What is asked:
Output only the lines running from the line bearing "on the axis." through the line bearing "from collections import namedtuple", character for character.

Given data:
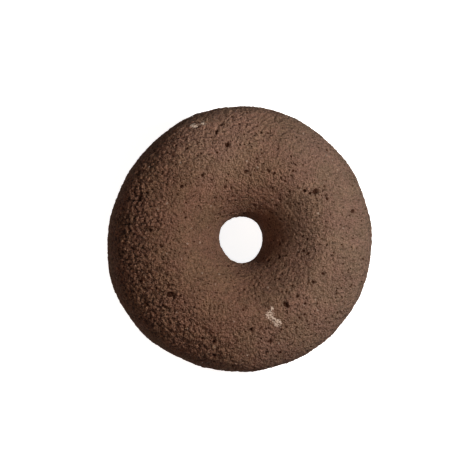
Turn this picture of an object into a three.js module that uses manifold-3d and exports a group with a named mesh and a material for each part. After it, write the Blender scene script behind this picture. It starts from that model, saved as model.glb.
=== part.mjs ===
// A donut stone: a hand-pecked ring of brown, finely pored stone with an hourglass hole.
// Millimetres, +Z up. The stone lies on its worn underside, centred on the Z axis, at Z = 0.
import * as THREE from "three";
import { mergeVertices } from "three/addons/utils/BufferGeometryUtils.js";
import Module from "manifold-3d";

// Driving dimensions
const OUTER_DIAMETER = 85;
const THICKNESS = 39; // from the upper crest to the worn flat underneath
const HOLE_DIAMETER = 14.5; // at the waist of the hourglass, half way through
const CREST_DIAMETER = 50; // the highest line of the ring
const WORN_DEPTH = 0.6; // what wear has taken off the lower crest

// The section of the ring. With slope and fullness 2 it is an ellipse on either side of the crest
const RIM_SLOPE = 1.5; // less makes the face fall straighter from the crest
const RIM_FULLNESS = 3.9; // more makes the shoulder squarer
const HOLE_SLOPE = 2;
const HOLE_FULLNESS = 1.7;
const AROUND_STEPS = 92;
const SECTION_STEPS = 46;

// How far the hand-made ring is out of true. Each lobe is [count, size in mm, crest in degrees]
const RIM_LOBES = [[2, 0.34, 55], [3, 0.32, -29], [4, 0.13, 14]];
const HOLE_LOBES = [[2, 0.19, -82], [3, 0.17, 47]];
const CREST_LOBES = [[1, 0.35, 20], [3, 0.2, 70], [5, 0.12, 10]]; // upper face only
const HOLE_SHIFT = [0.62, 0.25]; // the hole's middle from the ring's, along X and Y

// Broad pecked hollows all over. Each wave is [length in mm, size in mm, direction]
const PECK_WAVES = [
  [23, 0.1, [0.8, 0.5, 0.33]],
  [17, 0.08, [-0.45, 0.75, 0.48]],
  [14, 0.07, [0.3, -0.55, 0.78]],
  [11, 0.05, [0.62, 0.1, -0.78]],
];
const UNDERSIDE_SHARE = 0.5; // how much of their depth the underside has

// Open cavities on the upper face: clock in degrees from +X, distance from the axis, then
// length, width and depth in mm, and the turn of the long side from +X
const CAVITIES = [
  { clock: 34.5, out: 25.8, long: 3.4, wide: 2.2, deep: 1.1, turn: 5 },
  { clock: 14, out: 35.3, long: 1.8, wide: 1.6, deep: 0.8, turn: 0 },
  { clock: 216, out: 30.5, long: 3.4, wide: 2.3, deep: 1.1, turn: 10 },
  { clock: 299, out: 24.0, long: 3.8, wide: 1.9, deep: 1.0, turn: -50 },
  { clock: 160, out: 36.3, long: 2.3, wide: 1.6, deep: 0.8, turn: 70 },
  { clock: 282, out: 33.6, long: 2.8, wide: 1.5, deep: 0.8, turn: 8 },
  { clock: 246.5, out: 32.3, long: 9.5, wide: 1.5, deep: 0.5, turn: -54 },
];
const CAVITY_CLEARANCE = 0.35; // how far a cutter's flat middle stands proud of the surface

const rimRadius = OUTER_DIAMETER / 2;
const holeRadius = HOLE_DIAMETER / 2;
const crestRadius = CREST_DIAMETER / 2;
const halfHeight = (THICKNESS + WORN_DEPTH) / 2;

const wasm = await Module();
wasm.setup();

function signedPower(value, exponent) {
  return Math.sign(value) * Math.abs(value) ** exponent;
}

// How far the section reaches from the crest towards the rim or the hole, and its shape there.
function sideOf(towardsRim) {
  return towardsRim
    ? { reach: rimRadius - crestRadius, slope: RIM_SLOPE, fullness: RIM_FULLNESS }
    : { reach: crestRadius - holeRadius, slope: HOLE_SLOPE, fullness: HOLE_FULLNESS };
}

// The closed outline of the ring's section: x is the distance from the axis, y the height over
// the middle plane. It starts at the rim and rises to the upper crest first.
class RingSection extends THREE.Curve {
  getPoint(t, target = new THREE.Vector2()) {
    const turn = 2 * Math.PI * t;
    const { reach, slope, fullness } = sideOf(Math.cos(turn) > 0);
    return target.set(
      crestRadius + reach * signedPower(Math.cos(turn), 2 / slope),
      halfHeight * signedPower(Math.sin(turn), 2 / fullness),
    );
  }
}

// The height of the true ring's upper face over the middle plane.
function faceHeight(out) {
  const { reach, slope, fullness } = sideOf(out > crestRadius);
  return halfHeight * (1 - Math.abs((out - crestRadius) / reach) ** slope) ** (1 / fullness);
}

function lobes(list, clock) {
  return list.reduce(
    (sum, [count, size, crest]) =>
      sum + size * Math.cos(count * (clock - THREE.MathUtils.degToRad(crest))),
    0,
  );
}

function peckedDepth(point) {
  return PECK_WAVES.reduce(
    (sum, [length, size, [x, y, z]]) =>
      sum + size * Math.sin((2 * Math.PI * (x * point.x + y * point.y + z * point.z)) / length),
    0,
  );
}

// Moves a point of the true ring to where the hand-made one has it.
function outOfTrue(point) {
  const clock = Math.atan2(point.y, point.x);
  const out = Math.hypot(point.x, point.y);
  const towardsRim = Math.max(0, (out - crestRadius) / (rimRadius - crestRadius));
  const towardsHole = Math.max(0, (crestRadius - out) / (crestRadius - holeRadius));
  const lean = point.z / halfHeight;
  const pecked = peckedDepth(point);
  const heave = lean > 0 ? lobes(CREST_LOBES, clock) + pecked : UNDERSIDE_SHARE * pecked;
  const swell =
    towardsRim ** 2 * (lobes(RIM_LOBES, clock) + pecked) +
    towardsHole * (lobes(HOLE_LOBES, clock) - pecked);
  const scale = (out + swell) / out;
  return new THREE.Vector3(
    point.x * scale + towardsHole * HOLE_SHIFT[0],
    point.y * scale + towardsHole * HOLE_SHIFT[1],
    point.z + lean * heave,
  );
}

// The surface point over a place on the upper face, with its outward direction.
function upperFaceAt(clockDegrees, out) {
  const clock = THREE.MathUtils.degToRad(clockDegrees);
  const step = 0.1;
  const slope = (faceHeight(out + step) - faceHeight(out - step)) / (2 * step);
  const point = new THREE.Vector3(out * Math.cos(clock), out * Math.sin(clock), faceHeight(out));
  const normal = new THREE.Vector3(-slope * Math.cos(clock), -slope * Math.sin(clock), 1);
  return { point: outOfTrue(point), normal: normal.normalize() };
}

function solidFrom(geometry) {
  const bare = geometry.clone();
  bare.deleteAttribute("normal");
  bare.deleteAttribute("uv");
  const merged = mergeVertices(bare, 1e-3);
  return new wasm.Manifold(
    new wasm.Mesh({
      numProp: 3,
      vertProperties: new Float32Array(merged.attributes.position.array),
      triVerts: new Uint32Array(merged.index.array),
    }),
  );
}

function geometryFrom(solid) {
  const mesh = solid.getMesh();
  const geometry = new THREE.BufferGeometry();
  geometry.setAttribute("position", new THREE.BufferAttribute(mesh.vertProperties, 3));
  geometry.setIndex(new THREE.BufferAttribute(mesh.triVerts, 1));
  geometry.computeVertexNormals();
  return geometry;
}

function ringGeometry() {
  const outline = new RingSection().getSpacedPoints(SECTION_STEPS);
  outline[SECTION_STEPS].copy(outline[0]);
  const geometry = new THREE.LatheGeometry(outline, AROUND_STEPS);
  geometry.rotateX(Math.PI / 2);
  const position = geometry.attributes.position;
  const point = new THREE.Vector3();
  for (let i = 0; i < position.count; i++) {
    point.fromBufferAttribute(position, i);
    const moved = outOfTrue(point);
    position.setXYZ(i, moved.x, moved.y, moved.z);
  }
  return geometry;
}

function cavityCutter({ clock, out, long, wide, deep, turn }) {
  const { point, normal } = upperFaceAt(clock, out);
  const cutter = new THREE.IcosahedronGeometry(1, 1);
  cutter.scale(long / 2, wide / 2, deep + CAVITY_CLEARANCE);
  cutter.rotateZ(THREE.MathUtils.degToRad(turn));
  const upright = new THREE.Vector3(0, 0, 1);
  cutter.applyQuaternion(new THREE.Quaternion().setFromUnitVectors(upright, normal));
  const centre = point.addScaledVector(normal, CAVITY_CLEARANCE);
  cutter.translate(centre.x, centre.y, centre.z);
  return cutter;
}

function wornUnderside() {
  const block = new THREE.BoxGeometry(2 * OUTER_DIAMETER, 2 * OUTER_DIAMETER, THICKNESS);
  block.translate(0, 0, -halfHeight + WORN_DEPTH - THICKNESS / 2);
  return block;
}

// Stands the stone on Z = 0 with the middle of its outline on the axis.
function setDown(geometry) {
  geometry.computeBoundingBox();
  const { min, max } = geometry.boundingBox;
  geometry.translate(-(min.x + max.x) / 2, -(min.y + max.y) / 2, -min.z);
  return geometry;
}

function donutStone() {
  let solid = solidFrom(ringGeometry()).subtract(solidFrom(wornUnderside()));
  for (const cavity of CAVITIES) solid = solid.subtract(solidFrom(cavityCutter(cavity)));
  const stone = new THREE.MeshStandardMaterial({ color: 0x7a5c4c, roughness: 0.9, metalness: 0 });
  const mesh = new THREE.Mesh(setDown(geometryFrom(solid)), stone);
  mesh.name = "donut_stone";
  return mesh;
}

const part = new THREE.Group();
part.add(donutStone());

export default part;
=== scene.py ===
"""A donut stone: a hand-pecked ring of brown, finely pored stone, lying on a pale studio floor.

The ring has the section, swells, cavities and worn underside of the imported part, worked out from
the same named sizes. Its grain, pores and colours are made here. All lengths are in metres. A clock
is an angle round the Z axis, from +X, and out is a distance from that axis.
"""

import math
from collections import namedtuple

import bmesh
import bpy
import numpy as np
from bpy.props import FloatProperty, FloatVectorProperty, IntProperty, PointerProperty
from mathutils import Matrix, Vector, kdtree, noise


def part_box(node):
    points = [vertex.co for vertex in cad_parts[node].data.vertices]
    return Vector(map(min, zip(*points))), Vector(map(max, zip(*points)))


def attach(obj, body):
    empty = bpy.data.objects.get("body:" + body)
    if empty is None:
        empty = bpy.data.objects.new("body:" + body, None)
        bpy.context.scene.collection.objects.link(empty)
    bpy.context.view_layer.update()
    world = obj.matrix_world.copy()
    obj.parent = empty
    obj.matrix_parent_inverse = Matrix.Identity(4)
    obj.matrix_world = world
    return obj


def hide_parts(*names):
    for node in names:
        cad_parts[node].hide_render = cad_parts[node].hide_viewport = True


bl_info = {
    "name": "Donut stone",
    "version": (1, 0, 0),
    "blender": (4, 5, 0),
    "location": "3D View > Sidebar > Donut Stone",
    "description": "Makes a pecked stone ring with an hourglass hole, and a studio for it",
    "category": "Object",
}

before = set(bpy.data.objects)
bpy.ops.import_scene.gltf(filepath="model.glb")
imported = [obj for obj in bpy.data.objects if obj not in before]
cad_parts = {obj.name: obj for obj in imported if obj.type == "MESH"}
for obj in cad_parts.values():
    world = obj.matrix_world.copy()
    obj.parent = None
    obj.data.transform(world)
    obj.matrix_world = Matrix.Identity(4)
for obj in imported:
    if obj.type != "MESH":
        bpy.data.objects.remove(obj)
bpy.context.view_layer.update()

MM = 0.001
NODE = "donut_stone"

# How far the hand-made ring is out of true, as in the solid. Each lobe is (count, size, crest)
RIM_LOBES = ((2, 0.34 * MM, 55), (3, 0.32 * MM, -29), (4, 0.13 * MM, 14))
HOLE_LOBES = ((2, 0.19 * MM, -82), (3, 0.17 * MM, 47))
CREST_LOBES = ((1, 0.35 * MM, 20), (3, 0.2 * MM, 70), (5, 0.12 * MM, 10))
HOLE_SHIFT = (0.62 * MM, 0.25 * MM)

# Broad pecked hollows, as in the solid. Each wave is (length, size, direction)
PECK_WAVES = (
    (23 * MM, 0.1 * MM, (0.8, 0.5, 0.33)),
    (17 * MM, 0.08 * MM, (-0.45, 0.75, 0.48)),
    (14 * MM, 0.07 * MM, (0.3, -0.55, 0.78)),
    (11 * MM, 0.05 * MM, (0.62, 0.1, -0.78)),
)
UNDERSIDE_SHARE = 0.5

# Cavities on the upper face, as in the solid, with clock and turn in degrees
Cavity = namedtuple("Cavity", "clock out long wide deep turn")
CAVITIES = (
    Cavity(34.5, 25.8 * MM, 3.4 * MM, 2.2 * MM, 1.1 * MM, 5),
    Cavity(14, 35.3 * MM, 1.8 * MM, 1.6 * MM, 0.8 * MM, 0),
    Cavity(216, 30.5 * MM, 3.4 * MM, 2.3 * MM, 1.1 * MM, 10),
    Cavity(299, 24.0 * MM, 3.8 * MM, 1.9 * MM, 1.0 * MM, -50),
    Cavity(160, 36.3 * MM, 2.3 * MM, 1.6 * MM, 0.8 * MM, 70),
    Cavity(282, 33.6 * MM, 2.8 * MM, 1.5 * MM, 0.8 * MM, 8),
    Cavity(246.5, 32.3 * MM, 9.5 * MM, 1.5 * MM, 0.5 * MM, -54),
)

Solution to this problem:
// Stands the stone on Z = 0 with the middle of its outline on the axis.
function setDown(geometry) {
  geometry.computeBoundingBox();
  const { min, max } = geometry.boundingBox;
  geometry.translate(-(min.x + max.x) / 2, -(min.y + max.y) / 2, -min.z);
  return geometry;
}

function donutStone() {
  let solid = solidFrom(ringGeometry()).subtract(solidFrom(wornUnderside()));
  for (const cavity of CAVITIES) solid = solid.subtract(solidFrom(cavityCutter(cavity)));
  const stone = new THREE.MeshStandardMaterial({ color: 0x7a5c4c, roughness: 0.9, metalness: 0 });
  const mesh = new THREE.Mesh(setDown(geometryFrom(solid)), stone);
  mesh.name = "donut_stone";
  return mesh;
}

const part = new THREE.Group();
part.add(donutStone());

export default part;
=== scene.py ===
"""A donut stone: a hand-pecked ring of brown, finely pored stone, lying on a pale studio floor.

The ring has the section, swells, cavities and worn underside of the imported part, worked out from
the same named sizes. Its grain, pores and colours are made here. All lengths are in metres. A clock
is an angle round the Z axis, from +X, and out is a distance from that axis.
"""

import math
from collections import namedtuple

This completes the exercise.